Prompt:
Only one portion of the data is to be written out: from the line bearing "steps = STEPS_PER_FLUTE * FLUTE_COUNT" through the line bearing "obj.parent = empty". Write it exactly as it appears.
BEGIN Material for this exercise
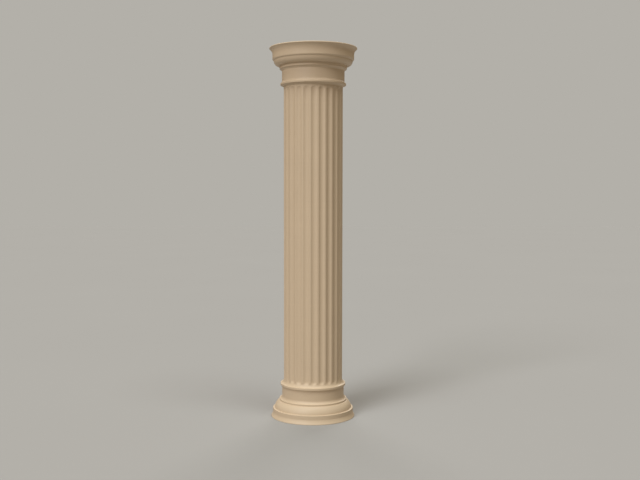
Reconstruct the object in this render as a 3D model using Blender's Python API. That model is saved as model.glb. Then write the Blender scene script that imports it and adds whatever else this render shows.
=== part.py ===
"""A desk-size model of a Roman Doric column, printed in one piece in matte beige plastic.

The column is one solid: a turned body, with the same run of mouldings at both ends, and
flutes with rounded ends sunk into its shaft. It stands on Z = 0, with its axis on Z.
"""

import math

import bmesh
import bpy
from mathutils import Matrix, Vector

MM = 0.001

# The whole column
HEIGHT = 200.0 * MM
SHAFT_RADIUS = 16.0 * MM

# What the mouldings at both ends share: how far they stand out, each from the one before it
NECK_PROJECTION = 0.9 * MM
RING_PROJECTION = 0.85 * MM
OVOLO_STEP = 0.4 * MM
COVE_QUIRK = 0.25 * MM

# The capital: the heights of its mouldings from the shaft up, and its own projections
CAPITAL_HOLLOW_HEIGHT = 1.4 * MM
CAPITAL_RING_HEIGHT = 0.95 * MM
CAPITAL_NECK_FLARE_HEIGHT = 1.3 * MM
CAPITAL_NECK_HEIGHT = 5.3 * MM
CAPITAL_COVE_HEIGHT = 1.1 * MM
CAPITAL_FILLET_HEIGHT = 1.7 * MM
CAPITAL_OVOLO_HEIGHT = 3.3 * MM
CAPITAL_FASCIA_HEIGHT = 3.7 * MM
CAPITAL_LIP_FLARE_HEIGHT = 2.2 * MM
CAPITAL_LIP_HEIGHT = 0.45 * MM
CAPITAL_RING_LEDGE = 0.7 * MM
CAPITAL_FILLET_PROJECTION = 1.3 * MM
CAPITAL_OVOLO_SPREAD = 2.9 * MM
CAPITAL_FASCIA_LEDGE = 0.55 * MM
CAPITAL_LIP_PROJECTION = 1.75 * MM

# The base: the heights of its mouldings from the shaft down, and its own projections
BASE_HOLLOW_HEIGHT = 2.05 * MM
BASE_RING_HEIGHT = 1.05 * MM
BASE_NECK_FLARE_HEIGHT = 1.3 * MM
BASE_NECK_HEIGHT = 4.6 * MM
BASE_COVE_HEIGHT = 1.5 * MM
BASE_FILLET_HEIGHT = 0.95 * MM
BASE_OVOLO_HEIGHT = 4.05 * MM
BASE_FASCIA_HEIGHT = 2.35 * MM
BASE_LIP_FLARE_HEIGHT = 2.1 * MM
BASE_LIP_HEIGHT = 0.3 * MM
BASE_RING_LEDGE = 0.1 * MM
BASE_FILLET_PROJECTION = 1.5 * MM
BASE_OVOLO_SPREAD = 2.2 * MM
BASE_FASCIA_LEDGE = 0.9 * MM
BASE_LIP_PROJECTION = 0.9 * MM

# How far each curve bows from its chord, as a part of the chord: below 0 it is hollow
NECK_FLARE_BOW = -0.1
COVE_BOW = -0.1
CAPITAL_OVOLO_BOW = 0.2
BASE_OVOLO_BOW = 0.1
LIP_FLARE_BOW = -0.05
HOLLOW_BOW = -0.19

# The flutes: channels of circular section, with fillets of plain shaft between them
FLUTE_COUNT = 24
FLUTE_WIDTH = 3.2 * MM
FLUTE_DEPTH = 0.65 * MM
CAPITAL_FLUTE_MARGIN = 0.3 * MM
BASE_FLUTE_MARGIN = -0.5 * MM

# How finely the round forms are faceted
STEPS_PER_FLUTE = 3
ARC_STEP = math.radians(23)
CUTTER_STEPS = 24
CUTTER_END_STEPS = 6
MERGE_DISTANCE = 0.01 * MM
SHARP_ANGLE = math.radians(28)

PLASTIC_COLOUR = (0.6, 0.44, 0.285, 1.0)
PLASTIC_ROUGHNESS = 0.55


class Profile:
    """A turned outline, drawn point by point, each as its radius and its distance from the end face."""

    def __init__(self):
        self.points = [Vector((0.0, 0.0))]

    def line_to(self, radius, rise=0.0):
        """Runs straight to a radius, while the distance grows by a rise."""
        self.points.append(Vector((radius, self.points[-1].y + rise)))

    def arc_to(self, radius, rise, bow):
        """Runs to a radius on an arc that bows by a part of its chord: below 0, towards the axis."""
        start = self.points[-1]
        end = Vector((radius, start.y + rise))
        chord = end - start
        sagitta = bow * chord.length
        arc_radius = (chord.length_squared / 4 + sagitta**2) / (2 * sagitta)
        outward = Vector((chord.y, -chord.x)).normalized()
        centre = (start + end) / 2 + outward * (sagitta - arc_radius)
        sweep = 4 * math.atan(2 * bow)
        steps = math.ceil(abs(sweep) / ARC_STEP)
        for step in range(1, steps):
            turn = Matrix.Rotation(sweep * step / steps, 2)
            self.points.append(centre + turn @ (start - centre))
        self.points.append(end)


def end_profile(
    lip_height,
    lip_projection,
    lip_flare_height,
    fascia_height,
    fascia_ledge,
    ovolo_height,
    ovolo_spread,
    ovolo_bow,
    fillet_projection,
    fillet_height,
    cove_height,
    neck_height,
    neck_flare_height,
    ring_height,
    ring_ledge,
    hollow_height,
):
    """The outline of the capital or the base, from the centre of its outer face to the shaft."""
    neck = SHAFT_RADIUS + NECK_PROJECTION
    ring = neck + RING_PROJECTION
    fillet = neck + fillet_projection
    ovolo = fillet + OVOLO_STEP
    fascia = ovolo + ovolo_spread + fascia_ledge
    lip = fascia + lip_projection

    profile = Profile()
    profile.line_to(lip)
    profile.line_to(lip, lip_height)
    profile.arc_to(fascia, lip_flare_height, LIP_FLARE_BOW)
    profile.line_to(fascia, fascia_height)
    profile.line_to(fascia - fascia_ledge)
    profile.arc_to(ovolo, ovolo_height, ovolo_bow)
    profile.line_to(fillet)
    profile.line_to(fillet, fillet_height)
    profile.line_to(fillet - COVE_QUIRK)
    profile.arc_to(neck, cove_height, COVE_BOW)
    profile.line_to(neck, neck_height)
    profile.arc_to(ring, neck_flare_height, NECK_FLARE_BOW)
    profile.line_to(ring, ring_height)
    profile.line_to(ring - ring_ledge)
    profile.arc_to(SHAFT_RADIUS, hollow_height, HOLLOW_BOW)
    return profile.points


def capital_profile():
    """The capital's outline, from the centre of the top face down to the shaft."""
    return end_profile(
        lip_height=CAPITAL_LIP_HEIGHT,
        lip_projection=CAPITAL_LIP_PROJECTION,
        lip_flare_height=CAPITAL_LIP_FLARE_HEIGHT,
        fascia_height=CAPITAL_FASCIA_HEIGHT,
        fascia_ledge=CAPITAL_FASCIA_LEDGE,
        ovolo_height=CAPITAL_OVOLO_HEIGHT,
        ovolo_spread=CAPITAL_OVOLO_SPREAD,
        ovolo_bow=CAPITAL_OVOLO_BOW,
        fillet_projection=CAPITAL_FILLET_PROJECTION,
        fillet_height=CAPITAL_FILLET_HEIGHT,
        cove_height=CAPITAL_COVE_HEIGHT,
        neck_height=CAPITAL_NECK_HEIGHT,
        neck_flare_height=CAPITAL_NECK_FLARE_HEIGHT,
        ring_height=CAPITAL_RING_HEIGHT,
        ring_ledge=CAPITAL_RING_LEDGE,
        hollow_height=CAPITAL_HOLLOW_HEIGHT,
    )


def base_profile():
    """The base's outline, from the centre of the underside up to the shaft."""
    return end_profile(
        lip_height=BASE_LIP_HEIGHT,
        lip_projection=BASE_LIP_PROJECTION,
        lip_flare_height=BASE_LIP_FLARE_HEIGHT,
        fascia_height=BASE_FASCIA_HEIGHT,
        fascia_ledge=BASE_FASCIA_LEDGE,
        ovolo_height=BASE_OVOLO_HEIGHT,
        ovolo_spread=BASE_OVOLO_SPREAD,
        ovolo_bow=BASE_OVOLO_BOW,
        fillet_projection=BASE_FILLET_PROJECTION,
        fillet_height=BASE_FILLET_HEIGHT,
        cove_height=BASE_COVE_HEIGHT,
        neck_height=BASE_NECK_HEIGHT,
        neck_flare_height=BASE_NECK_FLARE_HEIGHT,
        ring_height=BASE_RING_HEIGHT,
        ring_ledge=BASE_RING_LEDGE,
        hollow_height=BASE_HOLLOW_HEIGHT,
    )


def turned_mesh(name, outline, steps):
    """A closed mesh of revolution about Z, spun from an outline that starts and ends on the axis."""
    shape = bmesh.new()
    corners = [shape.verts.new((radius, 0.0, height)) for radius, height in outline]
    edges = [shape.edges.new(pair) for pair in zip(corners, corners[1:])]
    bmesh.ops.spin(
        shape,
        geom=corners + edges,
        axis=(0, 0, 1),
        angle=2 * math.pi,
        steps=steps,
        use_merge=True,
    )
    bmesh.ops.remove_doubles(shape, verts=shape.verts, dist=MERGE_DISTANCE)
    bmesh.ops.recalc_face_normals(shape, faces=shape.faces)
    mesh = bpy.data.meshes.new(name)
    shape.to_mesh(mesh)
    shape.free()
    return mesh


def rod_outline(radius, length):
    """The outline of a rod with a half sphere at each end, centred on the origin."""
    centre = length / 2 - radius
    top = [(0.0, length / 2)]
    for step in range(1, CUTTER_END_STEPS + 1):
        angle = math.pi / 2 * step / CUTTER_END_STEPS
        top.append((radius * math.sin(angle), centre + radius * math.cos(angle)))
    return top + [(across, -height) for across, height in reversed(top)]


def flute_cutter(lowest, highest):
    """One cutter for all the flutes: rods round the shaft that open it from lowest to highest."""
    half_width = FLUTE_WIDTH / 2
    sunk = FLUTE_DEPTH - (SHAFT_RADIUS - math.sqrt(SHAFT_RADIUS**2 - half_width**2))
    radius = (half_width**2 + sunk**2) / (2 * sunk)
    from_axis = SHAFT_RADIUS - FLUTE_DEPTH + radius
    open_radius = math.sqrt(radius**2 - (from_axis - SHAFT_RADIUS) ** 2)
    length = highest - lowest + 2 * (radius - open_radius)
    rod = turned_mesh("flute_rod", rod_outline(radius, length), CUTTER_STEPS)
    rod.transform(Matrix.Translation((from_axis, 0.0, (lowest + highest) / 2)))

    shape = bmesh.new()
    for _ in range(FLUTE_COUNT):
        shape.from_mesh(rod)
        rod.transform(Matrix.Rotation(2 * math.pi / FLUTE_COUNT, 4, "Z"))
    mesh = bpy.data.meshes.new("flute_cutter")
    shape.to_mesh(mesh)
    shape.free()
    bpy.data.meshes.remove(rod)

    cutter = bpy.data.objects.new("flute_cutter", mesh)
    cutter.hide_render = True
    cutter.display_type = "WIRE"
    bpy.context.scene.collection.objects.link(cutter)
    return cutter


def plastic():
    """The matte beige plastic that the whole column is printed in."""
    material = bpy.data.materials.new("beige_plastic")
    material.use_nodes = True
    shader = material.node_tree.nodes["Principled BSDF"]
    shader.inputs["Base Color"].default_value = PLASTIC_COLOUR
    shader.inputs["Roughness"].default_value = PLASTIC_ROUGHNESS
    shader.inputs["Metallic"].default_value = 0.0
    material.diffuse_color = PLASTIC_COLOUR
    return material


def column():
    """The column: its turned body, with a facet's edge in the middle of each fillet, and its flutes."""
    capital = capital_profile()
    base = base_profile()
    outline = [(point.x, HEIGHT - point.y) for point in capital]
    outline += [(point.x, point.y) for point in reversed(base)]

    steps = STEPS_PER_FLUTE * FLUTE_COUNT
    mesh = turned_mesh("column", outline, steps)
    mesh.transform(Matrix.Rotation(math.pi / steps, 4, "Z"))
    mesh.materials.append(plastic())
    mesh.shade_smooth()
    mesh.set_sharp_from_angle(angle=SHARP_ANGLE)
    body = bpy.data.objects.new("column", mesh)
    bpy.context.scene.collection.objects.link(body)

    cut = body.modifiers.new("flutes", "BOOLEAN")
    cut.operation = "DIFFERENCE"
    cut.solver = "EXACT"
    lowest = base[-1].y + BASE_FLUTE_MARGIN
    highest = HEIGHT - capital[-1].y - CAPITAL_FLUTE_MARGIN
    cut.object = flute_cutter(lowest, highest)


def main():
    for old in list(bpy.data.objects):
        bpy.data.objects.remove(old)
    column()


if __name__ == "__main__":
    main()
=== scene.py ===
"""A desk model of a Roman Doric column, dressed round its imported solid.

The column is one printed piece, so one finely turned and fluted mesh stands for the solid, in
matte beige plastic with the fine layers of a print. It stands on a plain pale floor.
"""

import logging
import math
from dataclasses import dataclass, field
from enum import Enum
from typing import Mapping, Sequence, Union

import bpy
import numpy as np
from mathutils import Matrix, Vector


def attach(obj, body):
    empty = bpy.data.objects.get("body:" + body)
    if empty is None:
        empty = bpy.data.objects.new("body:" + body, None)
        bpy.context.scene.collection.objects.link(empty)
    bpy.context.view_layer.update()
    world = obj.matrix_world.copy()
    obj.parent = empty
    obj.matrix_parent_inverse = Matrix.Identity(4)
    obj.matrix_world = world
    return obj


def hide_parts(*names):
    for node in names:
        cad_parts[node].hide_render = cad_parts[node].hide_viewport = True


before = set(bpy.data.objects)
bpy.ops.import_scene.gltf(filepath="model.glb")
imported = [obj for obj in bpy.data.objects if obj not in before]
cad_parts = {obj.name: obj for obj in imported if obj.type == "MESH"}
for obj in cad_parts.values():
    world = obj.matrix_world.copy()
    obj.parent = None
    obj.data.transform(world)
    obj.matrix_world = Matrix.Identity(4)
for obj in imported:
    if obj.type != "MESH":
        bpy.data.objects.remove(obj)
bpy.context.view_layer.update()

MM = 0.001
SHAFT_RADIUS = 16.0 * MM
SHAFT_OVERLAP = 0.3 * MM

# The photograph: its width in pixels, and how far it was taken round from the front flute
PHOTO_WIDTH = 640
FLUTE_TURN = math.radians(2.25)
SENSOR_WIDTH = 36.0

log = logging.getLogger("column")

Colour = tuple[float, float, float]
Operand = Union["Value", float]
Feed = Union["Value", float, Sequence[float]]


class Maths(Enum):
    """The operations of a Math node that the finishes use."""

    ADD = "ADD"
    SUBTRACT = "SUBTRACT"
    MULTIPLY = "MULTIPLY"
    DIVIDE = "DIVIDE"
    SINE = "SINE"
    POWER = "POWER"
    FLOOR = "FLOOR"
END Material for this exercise
BEGIN Material for this exercise
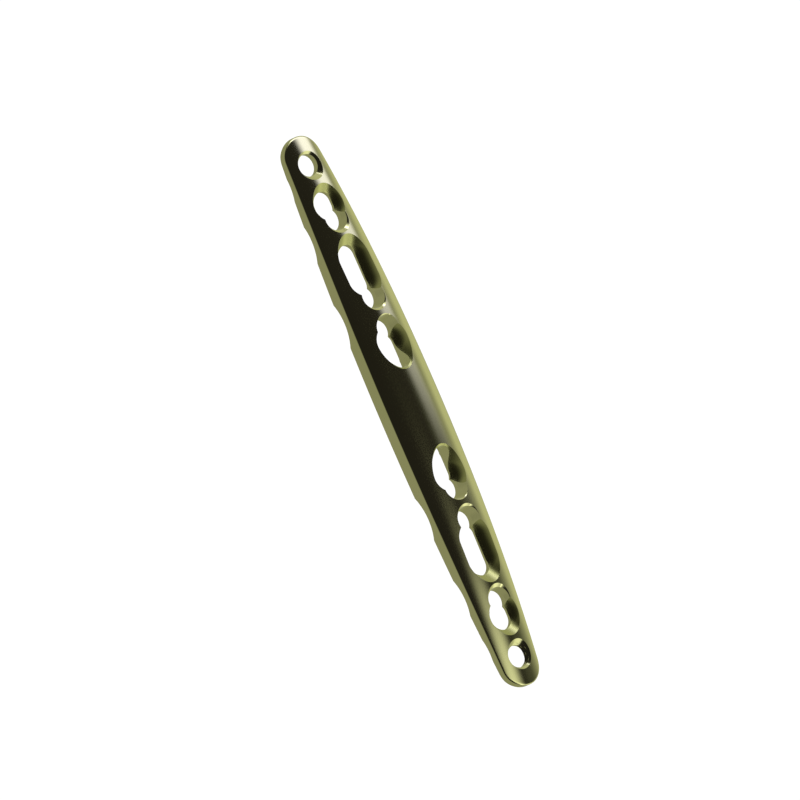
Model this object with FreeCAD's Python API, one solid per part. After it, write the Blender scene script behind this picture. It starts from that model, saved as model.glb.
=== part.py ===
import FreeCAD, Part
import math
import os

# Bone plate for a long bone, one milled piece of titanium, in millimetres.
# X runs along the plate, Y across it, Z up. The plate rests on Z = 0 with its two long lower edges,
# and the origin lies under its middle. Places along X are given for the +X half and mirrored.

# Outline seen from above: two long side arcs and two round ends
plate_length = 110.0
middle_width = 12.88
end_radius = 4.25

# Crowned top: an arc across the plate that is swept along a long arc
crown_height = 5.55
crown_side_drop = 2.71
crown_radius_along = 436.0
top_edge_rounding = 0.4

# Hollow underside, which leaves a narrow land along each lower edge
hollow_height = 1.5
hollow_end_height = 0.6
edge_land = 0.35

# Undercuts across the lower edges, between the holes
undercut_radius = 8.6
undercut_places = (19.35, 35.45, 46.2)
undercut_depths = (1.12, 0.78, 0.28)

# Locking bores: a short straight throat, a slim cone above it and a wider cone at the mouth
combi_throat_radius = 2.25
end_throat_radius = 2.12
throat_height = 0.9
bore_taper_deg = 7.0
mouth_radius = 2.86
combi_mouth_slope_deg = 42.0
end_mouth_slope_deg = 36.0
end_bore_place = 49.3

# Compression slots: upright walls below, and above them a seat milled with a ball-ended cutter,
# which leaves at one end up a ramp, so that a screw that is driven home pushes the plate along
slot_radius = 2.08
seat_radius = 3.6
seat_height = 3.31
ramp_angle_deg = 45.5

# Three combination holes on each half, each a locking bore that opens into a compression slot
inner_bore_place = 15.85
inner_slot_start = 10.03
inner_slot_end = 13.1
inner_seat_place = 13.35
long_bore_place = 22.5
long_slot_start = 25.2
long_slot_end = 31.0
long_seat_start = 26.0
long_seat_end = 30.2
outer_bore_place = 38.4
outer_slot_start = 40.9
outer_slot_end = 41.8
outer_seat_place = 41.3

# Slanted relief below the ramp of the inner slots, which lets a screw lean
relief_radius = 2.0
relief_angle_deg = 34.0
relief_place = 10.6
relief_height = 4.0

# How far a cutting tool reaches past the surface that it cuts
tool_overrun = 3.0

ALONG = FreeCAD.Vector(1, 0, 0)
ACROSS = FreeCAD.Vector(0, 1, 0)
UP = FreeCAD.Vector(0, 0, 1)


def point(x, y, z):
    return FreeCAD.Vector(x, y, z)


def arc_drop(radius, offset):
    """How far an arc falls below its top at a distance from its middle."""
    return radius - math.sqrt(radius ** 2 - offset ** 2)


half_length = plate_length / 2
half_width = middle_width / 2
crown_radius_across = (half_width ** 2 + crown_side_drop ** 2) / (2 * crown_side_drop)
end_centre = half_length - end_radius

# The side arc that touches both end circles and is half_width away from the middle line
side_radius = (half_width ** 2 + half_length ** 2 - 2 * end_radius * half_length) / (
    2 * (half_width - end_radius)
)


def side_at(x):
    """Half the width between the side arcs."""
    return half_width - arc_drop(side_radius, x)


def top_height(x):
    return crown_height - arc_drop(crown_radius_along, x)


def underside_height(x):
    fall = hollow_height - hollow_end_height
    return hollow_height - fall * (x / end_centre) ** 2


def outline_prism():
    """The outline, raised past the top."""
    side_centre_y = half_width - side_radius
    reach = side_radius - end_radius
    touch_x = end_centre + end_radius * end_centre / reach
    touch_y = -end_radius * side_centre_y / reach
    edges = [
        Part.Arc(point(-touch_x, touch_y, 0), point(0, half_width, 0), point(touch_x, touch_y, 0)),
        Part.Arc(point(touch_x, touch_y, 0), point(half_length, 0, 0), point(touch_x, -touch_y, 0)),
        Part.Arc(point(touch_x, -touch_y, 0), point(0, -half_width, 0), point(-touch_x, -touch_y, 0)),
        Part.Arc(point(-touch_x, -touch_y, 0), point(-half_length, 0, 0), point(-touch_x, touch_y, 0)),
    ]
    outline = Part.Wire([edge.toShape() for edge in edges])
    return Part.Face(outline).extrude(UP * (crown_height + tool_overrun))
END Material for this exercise
BEGIN Material for this exercise
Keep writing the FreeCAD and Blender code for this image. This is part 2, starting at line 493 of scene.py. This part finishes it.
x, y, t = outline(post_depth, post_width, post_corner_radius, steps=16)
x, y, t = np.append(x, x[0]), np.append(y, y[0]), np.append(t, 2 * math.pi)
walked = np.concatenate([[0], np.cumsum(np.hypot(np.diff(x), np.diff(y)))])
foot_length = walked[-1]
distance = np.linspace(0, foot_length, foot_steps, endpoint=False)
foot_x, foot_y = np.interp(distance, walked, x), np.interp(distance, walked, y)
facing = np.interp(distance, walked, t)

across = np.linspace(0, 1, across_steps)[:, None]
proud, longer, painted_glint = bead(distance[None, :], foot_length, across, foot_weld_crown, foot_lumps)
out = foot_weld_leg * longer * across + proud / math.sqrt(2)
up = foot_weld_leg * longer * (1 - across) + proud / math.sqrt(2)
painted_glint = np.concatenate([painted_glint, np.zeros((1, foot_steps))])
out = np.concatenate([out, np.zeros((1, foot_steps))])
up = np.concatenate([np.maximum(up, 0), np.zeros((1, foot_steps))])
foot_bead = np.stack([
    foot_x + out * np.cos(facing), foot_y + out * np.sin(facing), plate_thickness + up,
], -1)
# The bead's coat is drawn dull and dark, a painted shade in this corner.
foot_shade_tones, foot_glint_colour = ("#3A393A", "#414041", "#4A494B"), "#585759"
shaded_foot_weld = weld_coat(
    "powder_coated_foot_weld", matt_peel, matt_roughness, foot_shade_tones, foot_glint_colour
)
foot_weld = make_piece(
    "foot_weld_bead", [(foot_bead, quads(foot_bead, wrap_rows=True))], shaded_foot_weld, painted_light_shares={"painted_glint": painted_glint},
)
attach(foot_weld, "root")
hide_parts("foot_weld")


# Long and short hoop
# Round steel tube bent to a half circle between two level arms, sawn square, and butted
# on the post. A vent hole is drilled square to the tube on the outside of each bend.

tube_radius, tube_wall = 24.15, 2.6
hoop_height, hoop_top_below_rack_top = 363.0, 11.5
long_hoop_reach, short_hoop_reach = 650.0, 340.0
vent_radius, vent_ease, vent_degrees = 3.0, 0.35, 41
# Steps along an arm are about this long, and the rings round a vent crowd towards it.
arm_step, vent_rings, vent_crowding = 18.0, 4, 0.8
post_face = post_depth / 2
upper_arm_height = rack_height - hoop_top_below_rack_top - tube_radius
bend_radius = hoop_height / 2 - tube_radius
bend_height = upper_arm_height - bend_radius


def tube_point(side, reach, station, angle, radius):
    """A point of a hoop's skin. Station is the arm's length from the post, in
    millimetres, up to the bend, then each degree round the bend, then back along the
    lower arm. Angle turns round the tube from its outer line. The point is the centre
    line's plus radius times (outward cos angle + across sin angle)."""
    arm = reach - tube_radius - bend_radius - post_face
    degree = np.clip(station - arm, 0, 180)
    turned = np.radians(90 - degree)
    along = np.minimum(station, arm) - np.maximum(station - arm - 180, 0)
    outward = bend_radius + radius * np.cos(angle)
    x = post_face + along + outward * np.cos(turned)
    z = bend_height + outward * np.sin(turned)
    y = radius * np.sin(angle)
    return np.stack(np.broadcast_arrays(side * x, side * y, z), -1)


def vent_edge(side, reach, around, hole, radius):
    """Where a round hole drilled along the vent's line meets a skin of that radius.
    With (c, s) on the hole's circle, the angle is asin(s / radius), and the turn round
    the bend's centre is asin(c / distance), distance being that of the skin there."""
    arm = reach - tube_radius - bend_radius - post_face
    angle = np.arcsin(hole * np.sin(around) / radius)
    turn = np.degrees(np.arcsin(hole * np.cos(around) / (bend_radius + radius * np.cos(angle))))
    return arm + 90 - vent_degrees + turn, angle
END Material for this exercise
Finished exercise:
    steps = STEPS_PER_FLUTE * FLUTE_COUNT
    mesh = turned_mesh("column", outline, steps)
    mesh.transform(Matrix.Rotation(math.pi / steps, 4, "Z"))
    mesh.materials.append(plastic())
    mesh.shade_smooth()
    mesh.set_sharp_from_angle(angle=SHARP_ANGLE)
    body = bpy.data.objects.new("column", mesh)
    bpy.context.scene.collection.objects.link(body)

    cut = body.modifiers.new("flutes", "BOOLEAN")
    cut.operation = "DIFFERENCE"
    cut.solver = "EXACT"
    lowest = base[-1].y + BASE_FLUTE_MARGIN
    highest = HEIGHT - capital[-1].y - CAPITAL_FLUTE_MARGIN
    cut.object = flute_cutter(lowest, highest)


def main():
    for old in list(bpy.data.objects):
        bpy.data.objects.remove(old)
    column()


if __name__ == "__main__":
    main()
=== scene.py ===
"""A desk model of a Roman Doric column, dressed round its imported solid.

The column is one printed piece, so one finely turned and fluted mesh stands for the solid, in
matte beige plastic with the fine layers of a print. It stands on a plain pale floor.
"""

import logging
import math
from dataclasses import dataclass, field
from enum import Enum
from typing import Mapping, Sequence, Union

import bpy
import numpy as np
from mathutils import Matrix, Vector


def attach(obj, body):
    empty = bpy.data.objects.get("body:" + body)
    if empty is None:
        empty = bpy.data.objects.new("body:" + body, None)
        bpy.context.scene.collection.objects.link(empty)
    bpy.context.view_layer.update()
    world = obj.matrix_world.copy()
    obj.parent = empty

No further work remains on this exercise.